Example point Contract farming provisions shifted crop choice risk to farmers without corresponding price floors, creating asymmetric vulnerability.
IV

Regulatory Capture and Implementation Capacity

Structural reform requires effective state regulation and farmer awareness; the laws created new transaction spaces but state capacity to prevent exploitation and farmer literacy on contract terms remained weak.

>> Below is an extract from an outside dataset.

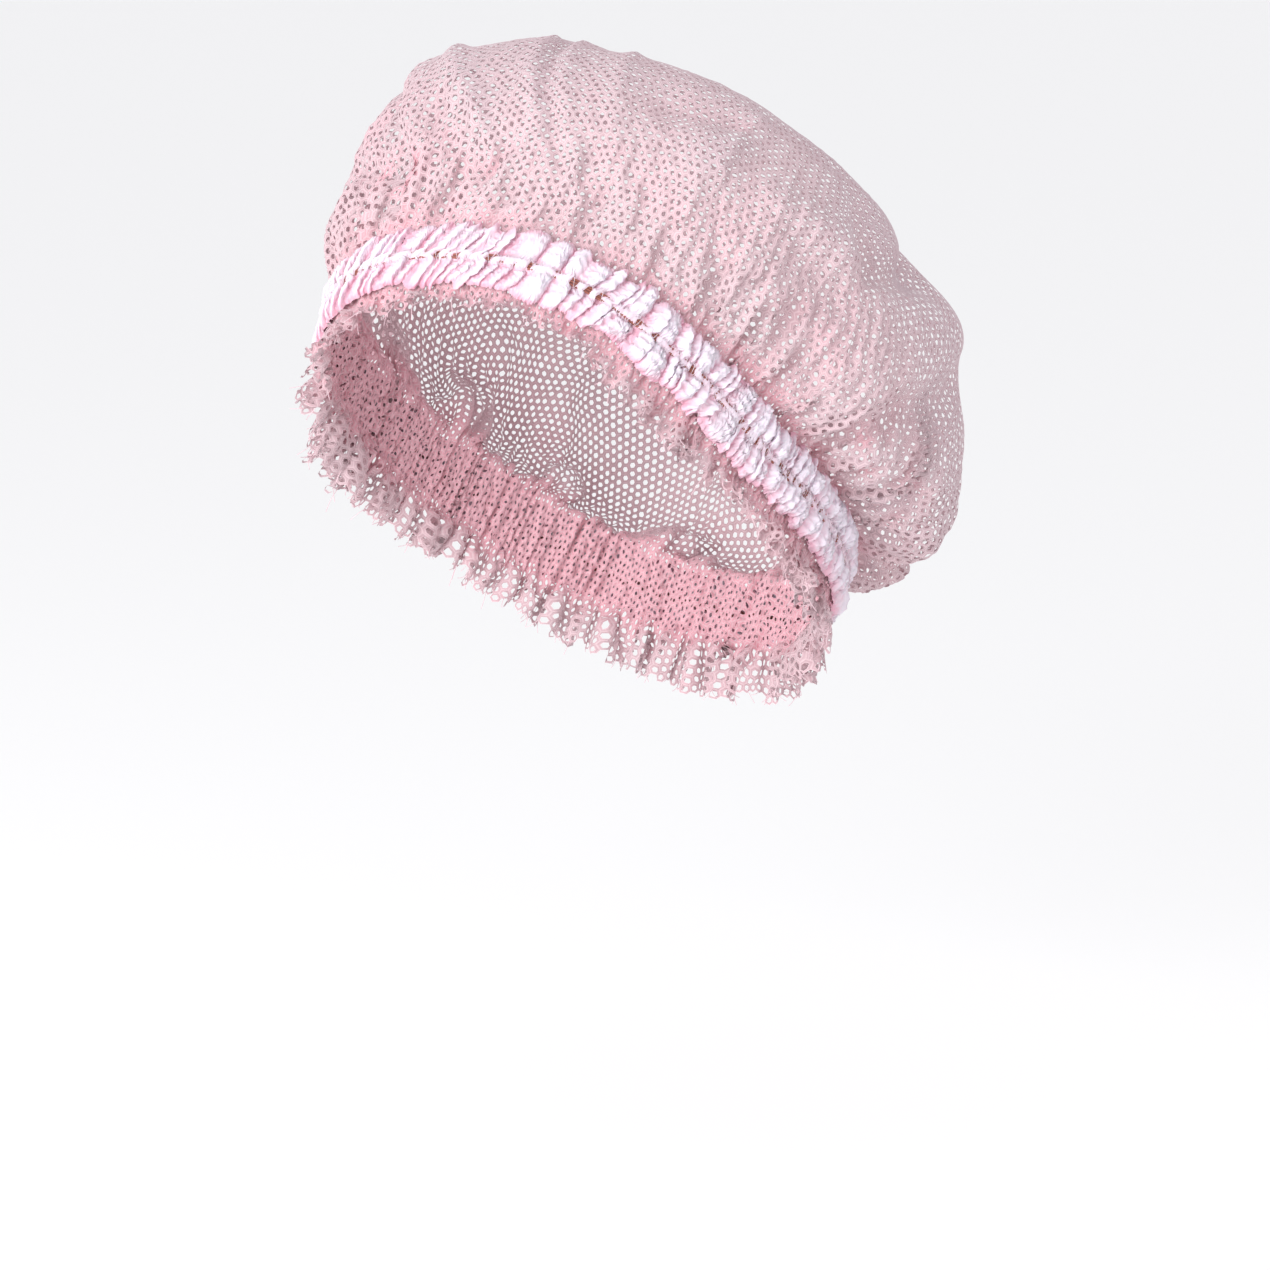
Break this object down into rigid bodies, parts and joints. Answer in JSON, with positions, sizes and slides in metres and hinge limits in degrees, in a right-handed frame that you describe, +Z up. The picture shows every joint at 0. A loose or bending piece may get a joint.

Example point State governments retained discretion to regulate contract farming terms, fragmenting a national market and enabling regulatory arbitrage.

Value-Add Radar

Factual

As of 2023, India's agricultural sector contributes 18% of GDP but employs 40% of the workforce, reflecting severe productivity-employment mismatch that the 2020 laws did not directly address through structural mechanization targets.

Analytical

Most answers conflate deregulation with reform; the real structural issue is that removing middlemen without simultaneously building farmer aggregation capacity, cold chains, and real-time market information systems merely redistributes extraction points rather than increasing farmer surplus.

Contemporary

The farm laws were repealed in November 2021 following sustained protests, signaling that technocratic reform without stakeholder consensus on addressing power asymmetries between large agribusiness and smallholder farmers cannot achieve structural transformation.

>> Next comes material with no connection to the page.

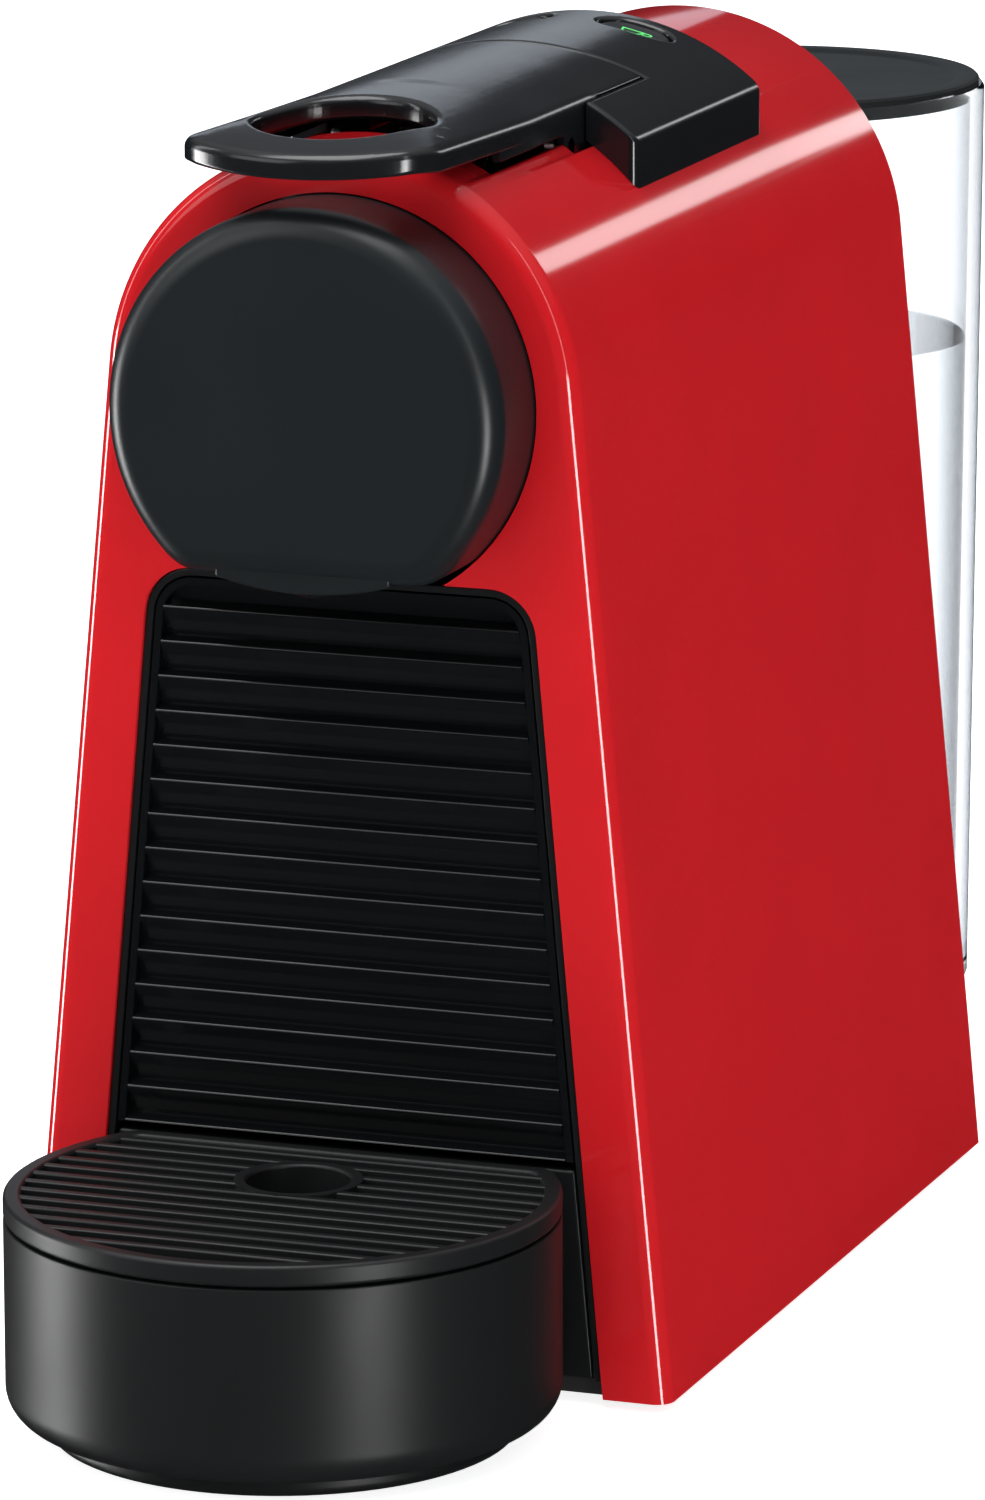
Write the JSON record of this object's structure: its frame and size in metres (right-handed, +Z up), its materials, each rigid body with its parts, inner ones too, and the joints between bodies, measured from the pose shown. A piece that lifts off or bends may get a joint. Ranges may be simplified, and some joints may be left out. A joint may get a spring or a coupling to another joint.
{
  "type": "espresso machine",
  "caption": "Compact capsule espresso machine: arched shell, flip-up lever, round brewing head, ribbed capsule bin, round drip tray with grid, and a clear lift-off water tank.",
  "frame": {"origin": "on the floor, at the middle of the machine's footprint box", "axes": "+X to the machine's right as seen from the front, +Y to the back where the tank stands, +Z up"},
  "size_m": [0.1098, 0.325, 0.205],
  "materials": {
    "shell_red": "gloss",
    "black_gloss": "gloss",
    "black_satin": "satin",
    "black_matte": "matte",
    "grey_plastic": "satin",
    "rubber": "matte",
    "clear_plastic": "clear gloss",
    "white_plastic": "satin",
    "steel": "satin",
    "cast_aluminium": "cast satin",
    "board_green": "solder mask",
    "coil_blue": "satin",
    "hose_clear": "translucent satin"
  },
  "bodies": {
    "machine": {"housing_shell": "shell_red", "front_liner": "black_satin", "base_plate": "black_matte", "rubber_feet": "rubber", "chassis": "black_matte", "rear_panel": "black_satin", "tank_dock": "black_satin", "dock_spigot": "grey_plastic", "top_cover": "black_gloss", "head_cap": "black_satin", "coffee_spout": "black_satin", "extraction_duct": "black_matte", "brew_frame": "grey_plastic", "piercing_plate": "steel", "plate_seal": "rubber", "frame_screws": "steel", "base_screws": "steel", "pivot_pins": "steel", "ui_board": "board_green", "button_switches": "steel", "espresso_button_spring": "steel", "lungo_button_spring": "steel", "inlet_sleeve": "steel", "thermoblock": "cast_aluminium", "thermostat": "grey_plastic", "thermal_fuses": "white_plastic", "heater_terminals": "steel", "main_board": "board_green", "board_parts": "black_matte", "pump_body": "white_plastic", "pump_coil": "coil_blue", "pump_mounts": "rubber", "pump_spring": "steel", "flow_meter": "grey_plastic", "flow_meter_cap": "grey_plastic", "tank_hose": "hose_clear", "pump_hose": "hose_clear", "pressure_tube": "hose_clear", "cord_gland": "black_matte"},
    "lever": {"lever_handle": "black_gloss", "crank_pins": "steel"},
    "links": {"cage_links": "steel"},
    "cage": {"capsule_cage": "grey_plastic", "cage_pins": "steel", "piercing_needles": "steel", "water_stem": "steel"},
    "espresso_key": {"espresso_button": "black_gloss"},
    "lungo_key": {"lungo_button": "black_gloss"},
    "impeller": {"flow_impeller": "white_plastic"},
    "piston": {"pump_piston": "steel"},
    "tray": {"drip_tray": "black_satin"},
    "grid": {"drip_grid": "black_satin"},
    "bin": {"capsule_bin": "black_matte", "ribbed_front": "black_gloss"},
    "tank": {"water_tank": "clear_plastic", "valve_body": "black_matte", "valve_seal": "rubber"},
    "valve": {"valve_plunger": "white_plastic"},
    "lid": {"tank_lid": "black_gloss"}
  },
  "joints": [
    {"name": "lever_hinge", "type": "hinge", "parent": "machine", "child": "lever", "pos_m": [0, -0.0305, 0.1895], "axis": [-1, 0, 0], "range_deg": [0, 90]},
    {"name": "link_swing", "type": "hinge", "parent": "lever", "child": "links", "pos_m": [0, -0.04306, 0.19287], "axis": [1, 0, 0], "range_deg": [0, 111.5]},
    {"name": "cage_slide", "type": "slide", "parent": "machine", "child": "cage", "axis": [0, 1, 0], "range_m": [0, 0.02967]},
    {"name": "espresso_press", "type": "slide", "parent": "machine", "child": "espresso_key", "axis": [0, 0, -1], "range_m": [0, 0.001], "stiffness_N_per_m": 400, "springref_m": -0.001, "deforming": ["espresso_button_spring"]},
    {"name": "lungo_press", "type": "slide", "parent": "machine", "child": "lungo_key", "axis": [0, 0, -1], "range_m": [0, 0.001], "stiffness_N_per_m": 400, "springref_m": -0.001, "deforming": ["lungo_button_spring"]},
    {"name": "impeller_spin", "type": "hinge", "parent": "machine", "child": "impeller", "pos_m": [0.022, 0.02, 0.012], "axis": [0, 0, 1], "continuous": true},
    {"name": "piston_stroke", "type": "slide", "parent": "machine", "child": "piston", "axis": [0, 0, 1], "range_m": [0, 0.003], "stiffness_N_per_m": 500, "deforming": ["pump_spring"]},
    {"name": "tray_slide", "type": "slide", "parent": "machine", "child": "tray", "axis": [0, -1, 0], "range_m": [0, 0.11]},
    {"name": "grid_slide", "type": "slide", "parent": "tray", "child": "grid", "axis": [0, -1, 0], "range_m": [0, 0.03]},
    {"name": "bin_slide", "type": "slide", "parent": "tray", "child": "bin", "axis": [0, -1, 0], "range_m": [0, 0.065]},
    {"name": "tank_lift", "type": "slide", "parent": "machine", "child": "tank", "axis": [0, 0, 1], "range_m": [0, 0.1]},
    {"name": "valve_lift", "type": "slide", "parent": "tank", "child": "valve", "axis": [0, 0, 1], "range_m": [0, 0.0008]},
    {"name": "lid_lift", "type": "slide", "parent": "tank", "child": "lid", "axis": [0, 0, 1], "range_m": [0, 0.04]}
  ],
  "couplings": [
    {"joint": "link_swing", "follows": "lever_hinge", "ratio": 1.2279},
    {"joint": "cage_slide", "follows": "lever_hinge", "m_per_rad": 0.018764}
  ]
}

What to Avoid / What to Add

Cliché Trap

Merely listing the three 2020 laws and arguing they 'promote free trade' without examining why farmers protested, why implementation failed, or how structural issues like landholding size and credit access remained unaddressed—treating the question as a legislative summary rather than a reform examination.

Temporal Anchor

The Pradhan Mantri Fasal Bima Yojana expansion (2021-2023) and concurrent push for direct seeding of rice and millets adoption post-repeal of the 2020 laws indicate a pivot toward production-side structural reform rather than market deregulation alone.

Cross-Node Alert

The inclusive growth nexus matters here because agricultural reform must be evaluated not on liberalization metrics alone but on whether structural changes reduce income inequality between large-scale commercial farmers and marginal landholders; the 2020 laws favored contract farming for crop estates but lacked mechanisms to prevent exclusion of small farmers.

Intro Frames

1.

The three agricultural laws of 2020 represented a liberalization gambit rather than a structural reform package, attempting to dismantle marketing controls while leaving untouched the fundamental constraints of farm fragmentation, input access inequality, and price discovery failures.

2.

India's agricultural sector exhibits a paradox: despite constitutional status and policy attention, it remains mired in low productivity and farmer distress because structural constraints—chiefly small landholdings, intermediation power, and risk concentration—were not addressed by the 2020 laws' market deregulation approach.

Conclusion Frames

1.

Structural agricultural reform in India requires not merely removing regulations but simultaneously building institutions—farmer cooperatives, transparent pricing systems, mechanization subsidy targeting marginal holdings, and income stabilization mechanisms—which the 2020 laws conspicuously lacked.

2.

The repeal of the 2020 farm laws underscores that legislative reform without addressing power asymmetries between agribusiness and smallholders, or without accompanying investments in infrastructure and farmer capability, cannot resolve structural inefficiencies in Indian agriculture.